In the IT community, the term 'business process' is often used as synonymous of management of middleware processes; or integrating application software tasks. This viewpoint may be overly restrictive, so keep in mind when reading software engineering papers that refer to "business processes" or to "business process modeling".
Although the initial focus of BPM was on the automation of business processes with the use of information technology, it has since been extended to integrate human-driven processes in which human interaction takes place in series or parallel with the use of technology. For example (in workflow systems), when individual steps in the business process require human intuition or judgment to be performed, these steps are assigned to appropriate members within the organization.
More advanced forms such as human interaction management are in the complex interaction between human workers in performing a workgroup task. In this case, many people and systems interact in structured, ad-hoc, and sometimes completely dynamic ways to complete one too many transactions.
BPM can be used to understand organizations through expanded views that would not otherwise be available to organize and present, such as relationships between processes. When included in a process model, these relationships provide for advanced reporting and analysis. BPM is regarded by some as the backbone of enterprise content management.
BPM allows organizations to abstract business process from technology infrastructure; it goes far beyond automating business processes (software) or solving business problems (suite). BPM enables business to respond to changing consumer, market, and regulatory demands faster than competitors, creating competitive advantages.
As of 2010 technology has allowed the coupling of BPM to other methodologies, such as Six Sigma. BPM tools allow users to:
- Vision - strategize functions and processes
- Define - baseline the process or the process improvement
- Model - simulate the change to the process.
- Analyze - compare the various simulations to determine an optimal improvement
- Improve - select and implement the improvement
- Control - deploy this implementation and by use of User defined dashboards monitor the improvement in real time and feed the performance information back into the simulation model in preparation for the next improvement iteration.
- Re-engineer - revamp the processes from scratch for better results
This brings with it the benefit of being able to simulate changes to business processes based on real-life data (not assumed knowledge). Also, the coupling of BPM to industry methodologies allows users to continually streamline and optimize the process to ensure that it is tuned to its market need.
BPM Life-cycle
Business process management activities can be grouped into six categories: vision, design, modeling, execution, monitoring, and optimization.
Functions are designed around the strategic vision and goals of an organization. Each function is attached with a list of processes. Each functional head in an organization is responsible for certain sets of processes made up of tasks which are to be executed and reported as planned. Multiple processes are aggregated to function accomplishments and multiple functions are aggregated to achieve organizational goals.
Design
Process Design encompasses both the identification of existing processes and the design of "to-be" processes. Areas of focus include representation of the process flow, the actors within it, alerts & notifications, escalations, Standard Operating Procedures, Service Level Agreements, and task hand-over mechanisms.

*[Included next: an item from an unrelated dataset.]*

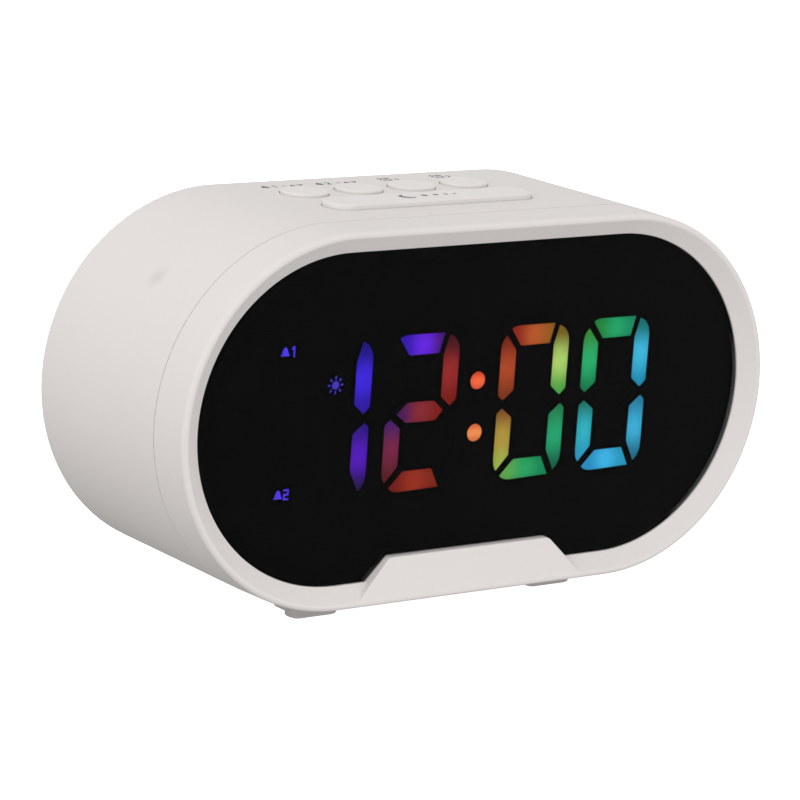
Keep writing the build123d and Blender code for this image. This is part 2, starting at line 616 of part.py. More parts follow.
with BuildPart() as rear_cover_screws:
    with BuildSketch(face_at(COVER_Y1 - 1.2)):
        with Locations(*BOSS_XZ):
            Circle(SHANK_D / 2)
    extrude(amount=8.4)
    with BuildSketch(face_at(COVER_Y1 - 0.2)):
        with Locations(*BOSS_XZ):
            Circle(HEAD_D / 2)
    extrude(amount=1.0)
    with BuildSketch(face_at(COVER_Y1 - 0.2)):
        with Locations(*BOSS_XZ):
            Rectangle(2.8, 0.6)
            Rectangle(0.6, 2.8)
    extrude(amount=0.7, mode=Mode.SUBTRACT)

# Battery door: swings out about its lower outer edge.
with BuildPart() as battery_door:
    with BuildSketch(face_at(COVER_Y1)):
        with Locations((BAY_X, 0)):
            RectangleRounded(DOOR_S, DOOR_S, 1.2)
    extrude(amount=1.5)
    with BuildSketch(face_at(COVER_Y1)):
        with Locations(*[(BAY_X, 7.0 + 1.5 * n) for n in range(3)]):
            SlotOverall(9.0, 0.7)
    extrude(amount=0.35, mode=Mode.SUBTRACT)
    with BuildSketch(face_at(COVER_Y1 - 1.5)):
        with Locations((BAY_X - 5, 0), (BAY_X + 5, 0)):
            Rectangle(1.2, 8.0)
    extrude(amount=0.25)

with BuildPart() as coin_cell:
    with BuildSketch(face_at(COVER_Y1 - 2.0)):
        with Locations((BAY_X, 0)):
            Circle(10.0)
    extrude(amount=2.7)
    fillet(coin_cell.edges().group_by(Axis.Y)[-1], radius=0.4)
    with BuildSketch(face_at(COVER_Y1 - 4.7)):
        with Locations((BAY_X, 0)):
            Circle(8.6)
    extrude(amount=0.5)

BAY_FLOOR = COVER_Y1 - 1.5 - 4.2
with BuildPart() as battery_contact_negative:
    with BuildSketch(face_at(BAY_FLOOR + 0.3)):
        with Locations((BAY_X, -2.5)):
            Rectangle(4.0, 15.0)
    extrude(amount=0.3)

with BuildPart() as battery_contact_positive:
    with BuildSketch(face_at(BAY_FLOOR + 3.2)):
        with Locations((BAY_X, 10.75)):
            Rectangle(4.0, 0.3)
    extrude(amount=3.2)
    with BuildSketch(face_at(BAY_FLOOR + 0.3)):
        with Locations((BAY_X, 9.9)):
            Rectangle(4.0, 1.9)
    extrude(amount=0.3)

# ---------------------------------------------------------------------------
# Rear controls and board
# ---------------------------------------------------------------------------
REAR_SWITCH_Y = REAR_BOARD_Y1 + 4.4
rear_buttons = {}
for label, x in REAR_BUTTON_X.items():
    with BuildPart() as rear_button:
        with BuildSketch(face_at(COVER_Y1 + 0.3)):
            with Locations((x, REAR_BUTTON_Z)):
                Circle(REAR_BUTTON_D / 2)
        extrude(amount=COVER_Y1 + 0.3 - COVER_Y0 + 0.1)
        fillet(rear_button.edges().group_by(Axis.Y)[-1], radius=0.35)
        with BuildSketch(face_at(COVER_Y0 - 0.1)):
            with Locations((x, REAR_BUTTON_Z)):
                Circle(REAR_BUTTON_D / 2 + 0.9)
        extrude(amount=1.1)
        with BuildSketch(face_at(COVER_Y0 - 1.2)):
            with Locations((x, REAR_BUTTON_Z)):
                Circle(1.5)
        extrude(amount=COVER_Y0 - 1.2 - REAR_SWITCH_Y - REAR_BUTTON_TRAVEL - 0.05)
        # raised mark on the cap: minus, ring or plus
        with BuildSketch(face_at(COVER_Y1 + 0.4)):
            with Locations((x, REAR_BUTTON_Z)):
                if label == "clock_set_button":
                    Circle(1.5)
                    Circle(1.1, mode=Mode.SUBTRACT)
                else:
                    Rectangle(3.0, 0.5)
                if label == "plus_button":
                    Rectangle(0.5, 3.0)
        extrude(amount=0.15)
    rear_buttons[label] = rear_button

rear_switch_labels = {"minus_switch": "minus_button", "clock_set_switch": "clock_set_button", "plus_switch": "plus_button"}
rear_switches = {}
for label, button in rear_switch_labels.items():
    with BuildPart() as rear_switch:
        with BuildSketch(face_at(REAR_BOARD_Y1 + 3.6)):
            with Locations((REAR_BUTTON_X[button], REAR_BUTTON_Z)):
                Rectangle(6.0, 6.0)
        extrude(amount=3.6)
        chamfer(rear_switch.edges().filter_by(Axis.Y), length=0.5)
        with BuildSketch(face_at(REAR_SWITCH_Y)):
            with Locations((REAR_BUTTON_X[button], REAR_BUTTON_Z)):
                Circle(1.7)
        extrude(amount=0.8)
    rear_switches[label] = rear_switch

sliders = {}
slide_switches = {}
for label, x in SLIDER_X.items():
    with BuildPart() as slider:
        with BuildSketch(face_at(COVER_Y1 + 0.2)):
            with Locations((x - SLIDER_TRAVEL / 2, SLIDER_Z)):
                Rectangle(3.4, 3.0)
        extrude(amount=COVER_Y1 + 0.2 - REAR_BOARD_Y1 - 3.7)
        with BuildSketch(face_at(COVER_Y1 + 0.2)):
            with Locations(*[(x - SLIDER_TRAVEL / 2 + dx, SLIDER_Z) for dx in (-0.9, 0, 0.9)]):
                Rectangle(0.35, 2.2)
        extrude(amount=0.4, mode=Mode.SUBTRACT)
    sliders[label] = slider
    with BuildPart() as slide_switch:
        with BuildSketch(face_at(REAR_BOARD_Y1 + 3.6)):
            with Locations((x, SLIDER_Z)):
                Rectangle(12.0, 5.0)
        extrude(amount=3.6)
        with BuildSketch(face_at(REAR_BOARD_Y1 + 3.6)):
            with Locations((x, SLIDER_Z)):
                Rectangle(9.4, 1.6)
        extrude(amount=1.2, mode=Mode.SUBTRACT)
    slide_switches[label.replace("slider", "switch")] = slide_switch

with BuildPart() as rear_board:
    with BuildSketch(face_at(REAR_BOARD_Y1)):
        with Locations((0, -2)):
            RectangleRounded(46.0, 48.0, 1.0)
        with Locations(*REAR_POST_XZ):
            Circle(CLEAR_D / 2, mode=Mode.SUBTRACT)
    extrude(amount=1.6)
    with BuildSketch(face_at(REAR_BOARD_Y0)):
        with Locations((13, -14), (13, -6)):
            Circle(2.5)
        with Locations((-12, -16), (-12, -12), (0, 8), (5, 8)):
            Rectangle(2.0, 1.2)
    extrude(amount=3.5)

with BuildPart() as rear_board_screws:
    with BuildSketch(face_at(REAR_BOARD_Y1 + 5.0)):
        with Locations(*REAR_POST_XZ):
            Circle(SHANK_D / 2)
    extrude(amount=6.6)
    with BuildSketch(face_at(REAR_BOARD_Y0)):
        with Locations(*REAR_POST_XZ):
            Circle(HEAD_D / 2)
    extrude(amount=1.7)
    with BuildSketch(face_at(REAR_BOARD_Y0 - 0.7)):
        with Locations(*REAR_POST_XZ):
            Rectangle(2.6, 0.6)
            Rectangle(0.6, 2.6)
    extrude(amount=1.0, mode=Mode.SUBTRACT)

with BuildPart() as power_inlet:
    with BuildSketch(face_at(COVER_Y0 - 0.2)):
        with Locations((0, INLET_Z)):
            Rectangle(9.0, 10.0)
    extrude(amount=COVER_Y0 - 0.2 - REAR_BOARD_Y1)
    with BuildSketch(face_at(COVER_Y1 - 0.1)):
        with Locations((0, INLET_Z)):
            Circle(4.0)
    extrude(amount=COVER_Y1 - COVER_Y0 + 0.1)
    with BuildSketch(face_at(COVER_Y1 - 0.1)):
        with Locations((0, INLET_Z)):
            Circle(2.8)
    extrude(amount=8.6, mode=Mode.SUBTRACT)

with BuildPart() as inlet_pin:
    with BuildSketch(face_at(COVER_Y1 - 1.0)):
        with Locations((0, INLET_Z)):
            Circle(1.0)
    extrude(amount=7.7)
    fillet(inlet_pin.edges().group_by(Axis.Y)[-1], radius=0.5)

# ---------------------------------------------------------------------------
# Loudspeaker: steel frame, paper cone, magnet.
# ---------------------------------------------------------------------------
with BuildPart() as speaker_frame:
    with BuildSketch(Plane(origin=(SPEAKER_X, COVER_Y0, ZC), x_dir=(1, 0, 0), z_dir=(0, 0, 1))):
        with BuildLine():
            Polyline((17.4, -0.1), (20.0, -0.1), (20.0, -1.1), (17.6, -1.1), (11.6, -7.4), (11.6, -8.4), (6.0, -8.4), (6.0, -7.4), (10.6, -7.4), (10.6, -7.0), (16.8, -0.6), close=True)
        make_face()
    revolve(axis=Axis((SPEAKER_X, 0, ZC), (0, 1, 0)))

with BuildPart() as speaker_cone:
    with BuildSketch(Plane(origin=(SPEAKER_X, COVER_Y0, ZC), x_dir=(1, 0, 0), z_dir=(0, 0, 1))):
        with BuildLine():
            Polyline((0.0, -5.0), (3.0, -5.4), (5.0, -6.6), (14.2, -1.2), (15.2, -0.6), (16.2, -0.5), (16.2, -0.85), (15.4, -1.0), (14.4, -1.7), (5.2, -7.1), (3.0, -5.8), (0.0, -5.4), close=True)
        make_face()
    revolve(axis=Axis((SPEAKER_X, 0, ZC), (0, 1, 0)))

with BuildPart() as speaker_magnet:
    with BuildSketch(face_at(COVER_Y0 - 8.4)):
        with Locations((SPEAKER_X, 0)):
            Circle(10.0)
    extrude(amount=4.2)
    chamfer(speaker_magnet.edges().group_by(Axis.Y)[0], length=0.5)

# ---------------------------------------------------------------------------
# Wiring, routed clear of everything else.
# ---------------------------------------------------------------------------
DISPLAY_REAR = BOARD_Y0 + BOARD_T
with BuildPart() as rear_board_ribbon:
    with BuildLine():
        Spline(
            (-6, DISPLAY_REAR, ZC - 10), (-6, -4, ZC - 13), (-6, 6, ZC - 13), (-6, REAR_BOARD_Y0, ZC - 10),
            tangents=[(0, 1, 0), (0, 1, 0)],
        )
    with BuildSketch(Plane(origin=(-6, DISPLAY_REAR, ZC - 10), x_dir=(1, 0, 0), z_dir=(0, 1, 0))):
        Rectangle(10.0, 0.8)
    sweep()

with BuildPart() as button_board_ribbon:
    with BuildLine():
        Spline(
            (-22, DISPLAY_REAR, ZC + 8), (-22, -6.5, ZC + 10), (-22, -3.2, ZC + 16), (-22, -3, TOP_BOARD_Z - 1.6),
            tangents=[(0, 1, 0), (0, 0, 1)],
        )
    with BuildSketch(Plane(origin=(-22, DISPLAY_REAR, ZC + 8), x_dir=(1, 0, 0), z_dir=(0, 1, 0))):
        Rectangle(6.0, 0.8)
    sweep()

speaker_wires = {}
for label, dz in (("speaker_wire_red", 2.0), ("speaker_wire_black", -2.0)):
    with BuildPart() as speaker_wire:
        with BuildLine():
            Spline(
                (SPEAKER_X - 10.3, 12.0, ZC + dz), (26, 9.5, ZC + dz - 3), (18, REAR_BOARD_Y0, ZC + dz - 2),
                tangents=[(-1, -0.2, 0), (0, 1, 0)],
            )
        with BuildSketch(Plane(origin=(SPEAKER_X - 10.3, 12.0, ZC + dz), z_dir=(-1, -0.2, 0))):
            Circle(0.6)
        sweep()
    speaker_wires[label] = speaker_wire

# ---------------------------------------------------------------------------
# One STEP file per piece
# ---------------------------------------------------------------------------
pieces = {
    "front_bezel": front_bezel,
    "display_window": display_window,
    "segment_mask": segment_mask,
    **digit_diffusers,
    "colon_diffuser": colon_diffuser,
    **alarm_indicators,
    "morning_indicator": morning_indicator,
    "reflector_block": reflector_block,
    "display_board": display_board,
    "clock_chip": clock_chip,
    "display_screws": display_screws,
    "main_housing": main_housing,
    **foot_pads,
    "snooze_bar": snooze_bar,
    **top_buttons,
    "button_board": button_board,
    **top_switches,
    "button_board_screws": button_board_screws,
    "rear_cover": rear_cover,
    "rear_cover_screws": rear_cover_screws,
    "battery_door": battery_door,
    "coin_cell": coin_cell,
    "battery_contact_negative": battery_contact_negative,
    "battery_contact_positive": battery_contact_positive,
    **rear_buttons,
    **rear_switches,
    **sliders,
    **slide_switches,
    "rear_board": rear_board,
    "rear_board_screws": rear_board_screws,
    "power_inlet": power_inlet,
    "inlet_pin": inlet_pin,
    "speaker_frame": speaker_frame,
    "speaker_cone": speaker_cone,
    "speaker_magnet": speaker_magnet,
    "rear_board_ribbon": rear_board_ribbon,
    "button_board_ribbon": button_board_ribbon,
    **speaker_wires,
}
for label, piece in pieces.items():
    piece.part.label = label
    export_step(piece.part, f"parts/{label}.step")
print(len(pieces), "pieces")
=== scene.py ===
"""Digital alarm clock with rainbow segment digits: materials, printed marks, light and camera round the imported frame."""
import math

import bpy
import bmesh
from mathutils import Matrix, Vector


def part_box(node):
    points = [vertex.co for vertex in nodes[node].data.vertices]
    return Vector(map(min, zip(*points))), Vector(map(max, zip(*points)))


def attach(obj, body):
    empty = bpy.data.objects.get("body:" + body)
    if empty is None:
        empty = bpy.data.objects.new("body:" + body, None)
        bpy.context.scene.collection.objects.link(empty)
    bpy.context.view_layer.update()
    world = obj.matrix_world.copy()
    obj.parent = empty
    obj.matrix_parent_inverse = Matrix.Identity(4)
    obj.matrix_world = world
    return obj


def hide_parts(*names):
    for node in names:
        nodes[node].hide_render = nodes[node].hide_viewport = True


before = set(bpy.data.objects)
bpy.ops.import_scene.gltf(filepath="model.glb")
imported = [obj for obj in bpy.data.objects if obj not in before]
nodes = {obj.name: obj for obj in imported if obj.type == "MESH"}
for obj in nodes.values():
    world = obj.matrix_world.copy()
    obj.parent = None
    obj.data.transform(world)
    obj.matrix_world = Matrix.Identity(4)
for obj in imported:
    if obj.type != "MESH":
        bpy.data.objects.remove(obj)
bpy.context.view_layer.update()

MM = 0.001
ZC = 41.5 * MM          # height of the middle of the body
DOME_LEVEL, DOME_UP, DOME_DOWN = 0.70, 0.23, 0.60


# ----------------------------------------------------------------------------
# small helpers
# ----------------------------------------------------------------------------
def lin(c):
    """sRGB 0-255 to linear."""
    out = []
    for v in c:
        v = v / 255.0
        out.append(v / 12.92 if v <= 0.04045 else ((v + 0.055) / 1.055) ** 2.4)
    return tuple(out)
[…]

Good design reduces the number of problems over the lifetime of the process. Whether or not existing processes are considered, the aim of this step is to ensure that a correct and efficient theoretical design is prepared.

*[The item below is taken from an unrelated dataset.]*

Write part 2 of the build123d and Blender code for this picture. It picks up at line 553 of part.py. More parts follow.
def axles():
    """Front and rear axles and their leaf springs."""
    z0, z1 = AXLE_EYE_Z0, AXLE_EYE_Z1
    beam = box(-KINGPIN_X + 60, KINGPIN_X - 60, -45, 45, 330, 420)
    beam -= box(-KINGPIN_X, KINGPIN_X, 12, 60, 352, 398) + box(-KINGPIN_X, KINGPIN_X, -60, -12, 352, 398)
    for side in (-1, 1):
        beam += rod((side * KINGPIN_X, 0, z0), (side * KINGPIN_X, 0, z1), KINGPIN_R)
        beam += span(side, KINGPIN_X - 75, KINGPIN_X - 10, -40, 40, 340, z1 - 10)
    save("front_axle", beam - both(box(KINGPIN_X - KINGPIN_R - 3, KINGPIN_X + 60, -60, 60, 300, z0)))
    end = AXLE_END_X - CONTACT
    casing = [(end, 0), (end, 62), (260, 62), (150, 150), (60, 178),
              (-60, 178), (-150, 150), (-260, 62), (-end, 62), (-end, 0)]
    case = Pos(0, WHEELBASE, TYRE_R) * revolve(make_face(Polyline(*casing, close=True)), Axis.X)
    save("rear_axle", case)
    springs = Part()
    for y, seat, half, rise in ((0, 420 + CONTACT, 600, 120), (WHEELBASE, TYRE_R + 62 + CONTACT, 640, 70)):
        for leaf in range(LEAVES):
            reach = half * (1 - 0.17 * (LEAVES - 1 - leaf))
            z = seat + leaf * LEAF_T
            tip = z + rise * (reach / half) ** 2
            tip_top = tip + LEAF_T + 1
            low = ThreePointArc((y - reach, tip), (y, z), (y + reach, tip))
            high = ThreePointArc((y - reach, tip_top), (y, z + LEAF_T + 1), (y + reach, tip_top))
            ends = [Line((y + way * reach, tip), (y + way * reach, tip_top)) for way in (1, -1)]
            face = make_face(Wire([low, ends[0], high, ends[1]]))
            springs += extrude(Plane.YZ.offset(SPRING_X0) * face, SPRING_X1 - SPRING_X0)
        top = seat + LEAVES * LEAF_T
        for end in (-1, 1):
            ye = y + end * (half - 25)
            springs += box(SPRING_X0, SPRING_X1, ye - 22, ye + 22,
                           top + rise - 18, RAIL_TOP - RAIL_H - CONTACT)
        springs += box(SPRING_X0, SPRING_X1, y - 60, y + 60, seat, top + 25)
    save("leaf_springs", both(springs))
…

The proposed improvement could be in human-to-human, human-to-system, and system-to-system workflows, and might target regulatory, market, or competitive challenges faced by the businesses.
Modeling
Modeling takes the theoretical design and introduces combinations of variables (e.g., changes in rent or materials costs, which determine how the process might operate under different circumstances).
It also involves running "what-if analysis" on the processes: "What if I have 75% of resources to do the same task?" "What if I want to do the same job for 80% of the current cost?”
Execution
One of the ways to automate processes is to develop or purchase an application that executes the required steps of the process; however, in practice, these applications rarely execute all the steps of the process accurately or completely. Another approach is to use a combination of software and human intervention; however this approach is more complex, making the documentation process difficult.

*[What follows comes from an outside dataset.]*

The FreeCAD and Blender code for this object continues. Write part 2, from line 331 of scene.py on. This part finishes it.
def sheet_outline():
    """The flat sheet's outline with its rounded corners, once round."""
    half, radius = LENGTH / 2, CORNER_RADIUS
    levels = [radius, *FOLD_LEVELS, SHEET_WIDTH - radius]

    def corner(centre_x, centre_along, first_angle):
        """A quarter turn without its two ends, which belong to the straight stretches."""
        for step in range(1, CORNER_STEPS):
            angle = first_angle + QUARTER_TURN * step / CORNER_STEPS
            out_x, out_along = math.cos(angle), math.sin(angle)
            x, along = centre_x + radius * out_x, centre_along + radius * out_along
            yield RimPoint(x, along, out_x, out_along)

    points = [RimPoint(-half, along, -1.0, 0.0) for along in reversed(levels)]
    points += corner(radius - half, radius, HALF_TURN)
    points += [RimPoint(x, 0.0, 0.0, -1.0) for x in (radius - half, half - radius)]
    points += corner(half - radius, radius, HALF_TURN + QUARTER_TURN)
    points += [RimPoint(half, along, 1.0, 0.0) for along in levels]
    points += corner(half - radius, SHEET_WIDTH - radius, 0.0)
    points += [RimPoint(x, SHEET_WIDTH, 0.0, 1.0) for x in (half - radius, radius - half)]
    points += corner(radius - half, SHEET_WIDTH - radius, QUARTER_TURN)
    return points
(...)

As a response to these problems, software has been developed that enables the full business process (as developed in the process design activity) to be defined in a computer language which can be directly executed by the computer. The system will either use services in connected applications to perform business operations (e.g. calculating a repayment plan for a loan) or, when a step is too complex to automate, will ask for human input. Compared to either of the previous approaches, directly executing a process definition can be more straightforward and therefore easier to improve.
However, automating a process definition requires flexible and comprehensive infrastructure, which typically rules out implementing these systems in a legacy IT environment. Business rules have been used by systems to provide definitions for governing behavior, and a business rule engine can be used to drive process execution and resolution.
Monitoring
Monitoring encompasses the tracking of individual processes, so that information on their state can be easily seen, and statistics on the performance of one or more processes can be provided. An example of the tracking is being able to determine the state of a customer order (e.g. order arrived, awaiting delivery, invoice paid) so that problems in its operation can be identified and corrected.
In addition, this information can be used to work with customers and suppliers to improve their connected processes. Examples of the statistics are the generation of measures on how quickly a customer order is processed or how many orders were processed in the last month. These measures tend to fit into three categories: cycle time, defect rate and productivity.
The degree of monitoring depends on what information the business wants to evaluate and analyze and how business wants it to be monitored, in real-time, near real-time or ad-hoc. Here, business activity monitoring (BAM) extends and expands the monitoring tools generally provided by BPMS.
Process mining is a collection of methods and tools related to process monitoring. The aim of process mining is to analyze event logs extracted through process monitoring and to compare them with an a priori process model. Process mining allows process analysts to detect discrepancies between the actual process execution and the a priori model as well as to analyze bottlenecks.
Optimization
Process optimization includes retrieving process performance information from modeling or monitoring phase; identifying the potential or actual bottlenecks and the potential opportunities for cost savings or other improvements; and then, applying those enhancements in the design of the process. Overall, this creates greater business value.
Re-engineering
When the process becomes too noisy and optimization is not fetching the desired output, it is recommended to re-engineer the entire process cycle. BPR has become an integral part of organizations to achieve efficiency and productivity at work.